Estreita janela de oportunidade no Brasil

Se a nova Administração não empreender no seu primeiro ano as reformas necessárias para suster a fragilidade das finanças públicas, as perspetivas deteriorar-se-ão rapidamente.

Madrid - 31-out-2018

A eleição do novo presidente do Brasil põe fim a um longo período de incerteza política que afetou negativamente o sentimento dos investidores e o crescimento económico na maior economia da América Latina. Resta saber se o novo presidente brasileiro será capaz de levar a cabo reformas críticas e urgentes num ambiente muito complexo.

 

 

Em maio, uma greve de dez dias nos transportes paralisou o Brasil, reforçando a crescente frustração com a classe política, a corrupção e as elevadas taxas de criminalidade. A confiança dos investidores na continuidade de uma agenda favorável ao mercado começou a baixar, o que gerou uma desvalorização acentuada do real (25%). Com a eleição de Jair Bolsonaro e a nomeação de um economista defensor do livre mercado, Paulo Guedes, como ministro das Finanças e da Economia, aumentam as probabilidades de continuidade das reformas económicas, mas os desafios são numerosos.

 

Na frente política, a nova Administração enfrenta um Congresso profundamente fragmentado, altamente polarizado e pouco experiente. No novo Parlamento haverá 30 partidos na câmara baixa e 21 no Senado. Os partidos de direita e centro-direita têm uma maioria combinada na câmara baixa de 60%, o suficiente para atingir os três quintos necessários para aprovar emendas constitucionais.

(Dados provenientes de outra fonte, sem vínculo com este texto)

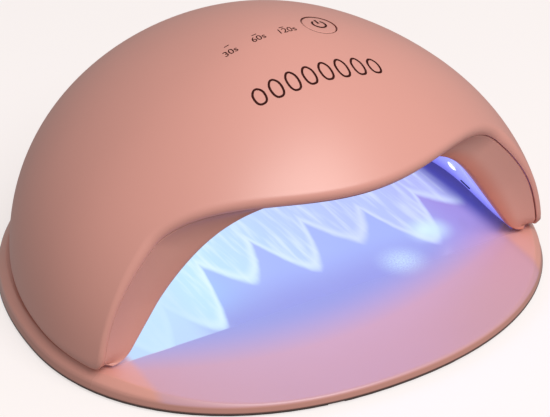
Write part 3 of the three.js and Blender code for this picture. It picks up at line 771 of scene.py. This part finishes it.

Mas nem todos estes deputados estarão alinhados com as políticas do novo Governo. Bolsonaro é uma figura muito controversa e muitos brasileiros estão preocupados com os direitos humanos, as liberdades civis e a liberdade de expressão sob a sua presidência. Portanto, é uma questão aberta se será capaz de construir e gerir coligações de trabalho de modo a impulsionar as reformas muito necessárias, particularmente as que exijam maiorias constitucionais.

 

Na frente económica, os seus principais desafios passam pela sustentabilidade das finanças públicas, pelo aumento das taxas potenciais de crescimento do PIB e por manter a inflação controlada. O défice fiscal do Brasil continua elevado (7,5% em agosto comparado com os 7,8% no final de 2017), elevando a dívida pública para 77% do PIB (74% em 2017). De longe, a medida fiscal mais urgente será a reforma da segurança social, suspensa pelo seu antecessor no início de 2018. Caso contrário, o limite histórico de gastos públicos estabelecido em 2016 será excedido e a relação entre a dívida pública e o PIB continuará a aumentar. A ausência destas reformas faria regressar as pressões inflacionistas. A inflação surpreendeu positivamente nos últimos meses, atingindo os 4,5% em setembro, em grande parte devido aos preços da energia e à desvalorização da moeda antes das eleições.

 

Prevemos que o PIB real comece a recuperar lentamente com um crescimento de 1,1% em 2018 e de 2,3% em 2019. O crescimento económico estagnou após a greve dos camionistas em maio. No entanto, indicadores recentes sugerem que a economia está lentamente a recuperar graças à melhoria da confiança das empresas e dos consumidores. Esta recuperação continuará a ser fraca, na medida em que a taxa de desemprego permanece elevada nos 12% e as exportações diminuem devido a problemas económicos na vizinha Argentina, o terceiro mercado em dimensão das exportações brasileiras.

 

A fragilidade das finanças públicas não deixa espaço para uma política errada. Se a nova Administração não levar a cabo a reforma das pensões e outras medidas fiscais necessárias no primeiro ano, as perspetivas deteriorar-se-ão rapidamente. A janela de oportunidade é muito estreita, dada a grande impopularidade destas medidas e a suscetibilidade da confiança dos investidores. O investimento tornar-se-á relutante, o real perderá valor e as baixas taxas de juros atuais terão de subir, o que seria prejudicial para o crescimento económico. Dito isto, a capacidade de absorção de choques da economia brasileira mantém-se forte, apoiada por uma taxa de câmbio flexível, um setor bancário sólido e reservas oficiais muito elevadas.